4)   Complements and encouragement are rare.

So, why do people behave in a way that is obviously alienating and unappealing?  The short answer is something called the Myth of Control.  Psychologists say the Myth of Control goes back to the messages we received before age six.  Many children received the message that the world is a “scary and dangerous place”.  The simple way to combat this message is to limit the number of variables in life and look to control as many things as possible.  This is the child who is afraid to try any new foods, activities or venture into unpredictable social settings.  Through maturity, self-insight and life experiences many of these children come to realize that the world is not as scary as they were told and trying new things is OK.

For some however, the intensity of the world is “scary and dangerous” messages stays with them into adulthood.  In my experience as a coach, these people typically take one of two paths.  Some remain quite timid and spend their lives fearfully trying not to make mistakes.  These are adults who are overly cautious and tend to catastrophize small problems into large messes. 

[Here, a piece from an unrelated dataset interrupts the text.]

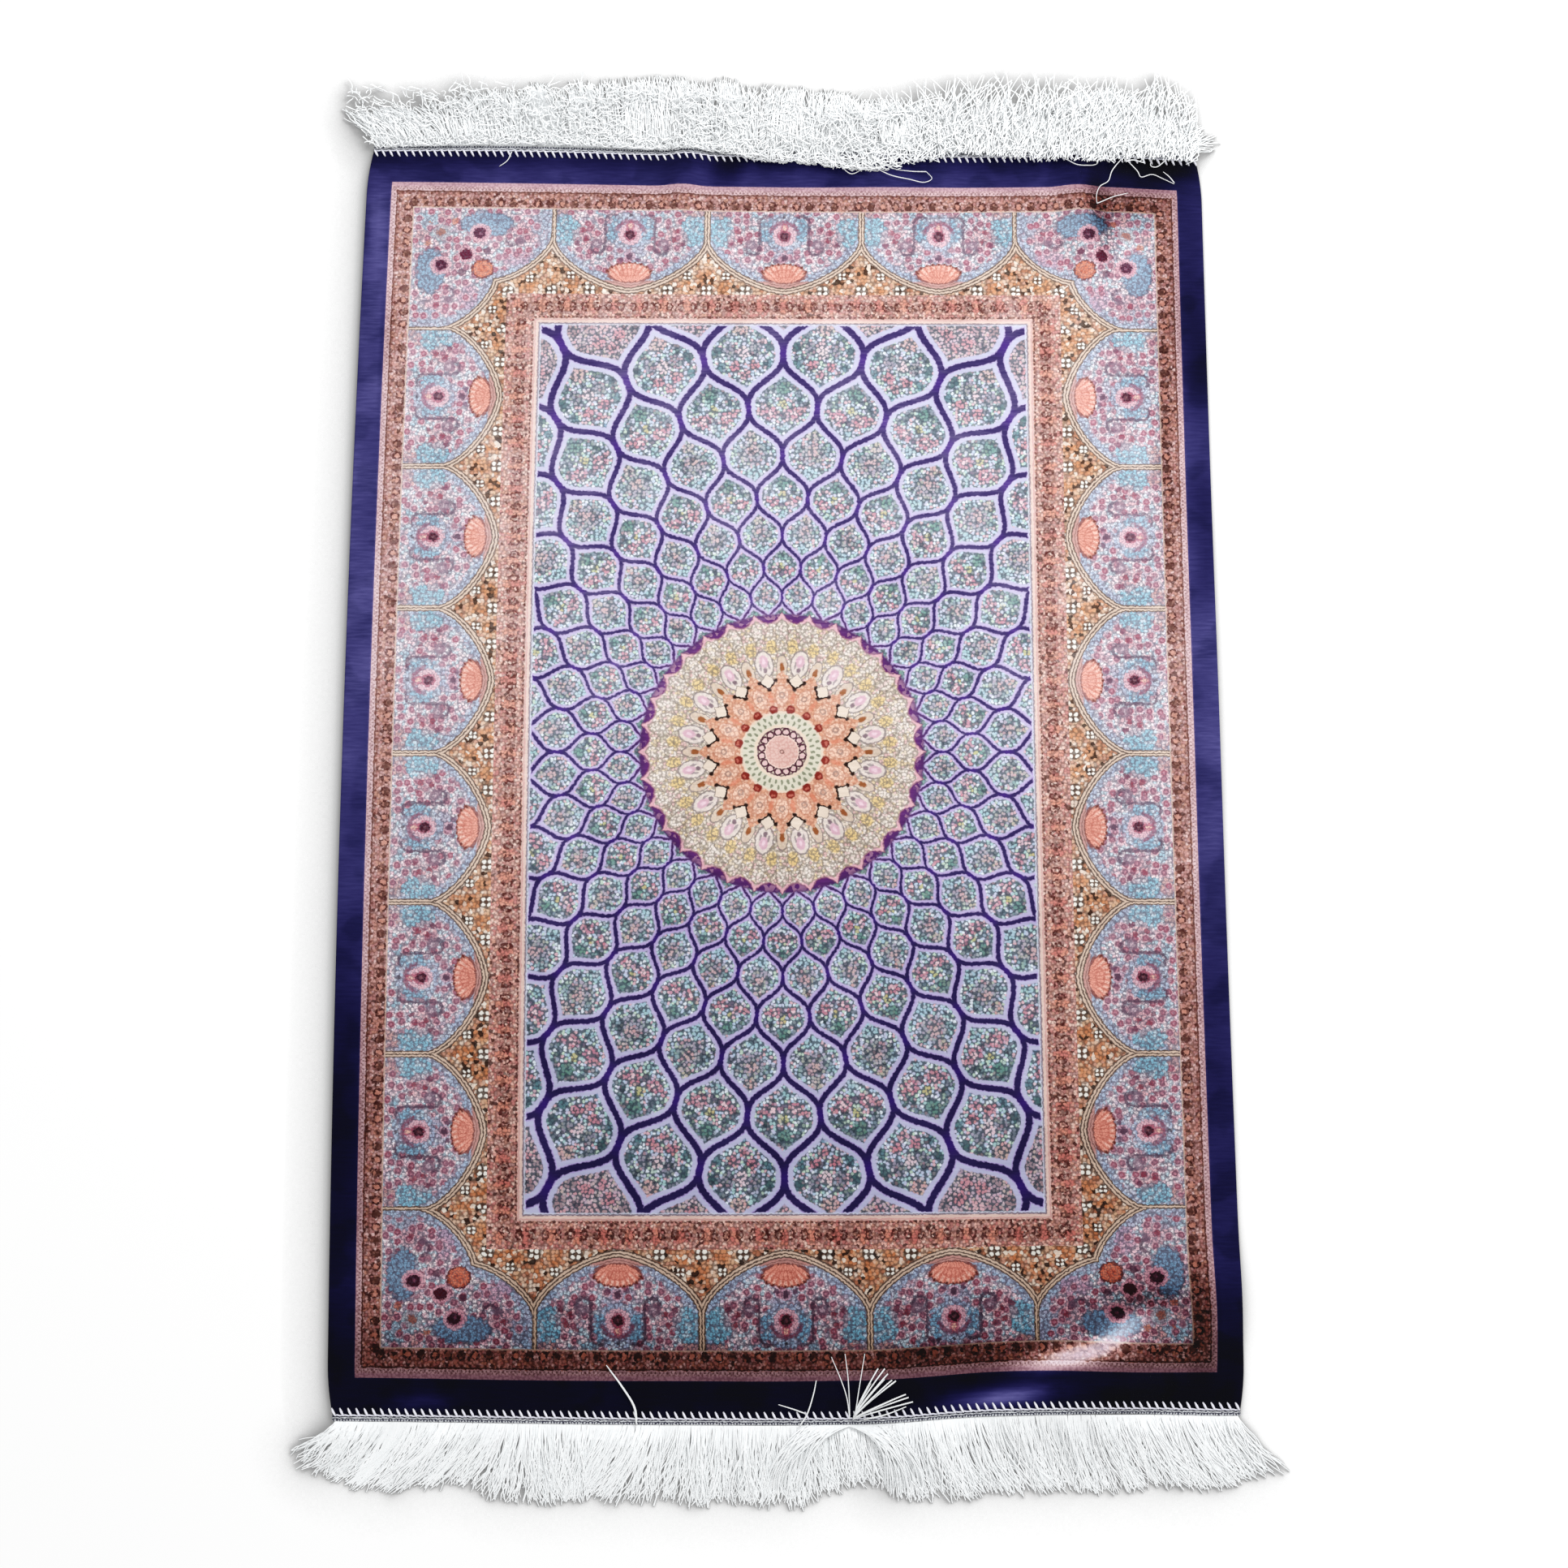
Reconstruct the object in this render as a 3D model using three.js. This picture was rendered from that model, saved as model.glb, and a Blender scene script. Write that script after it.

The second type of person is whom I described at the beginning of the post.  Since the world is “scary and dangerous” then “I need to take the bull by the horns and control everything.”  These people tend to be verbal bullies, who do not listen well and are demanding and overbearing.  There are intent on subduing the “scary and dangerous” world by controlling every last variable.  This is boss who is a major micro-manager, the parent who does not trust anything their children say, the neighbor who is rigid about the details of the block party and the spouse who is never satisfied.

These are tough people to be around.  They tend to be negative and have trouble showing any emotion other than anger.  They are a funny combination because on one hand they are very forceful and domineering, yet they are really being driven by a gnawing fear of not being in control.

Dads, if you are that guy who needs to control everything, I challenge you to take a step back and analyze your behavior.  Is there an underlying fear driving your behavior?  Your controlling behavior is not helping your kids mature, nor is it promoting a healthy, close relationship with them.  Let go of one area where you normally control things, I think you will be pleasantly surprised by the results.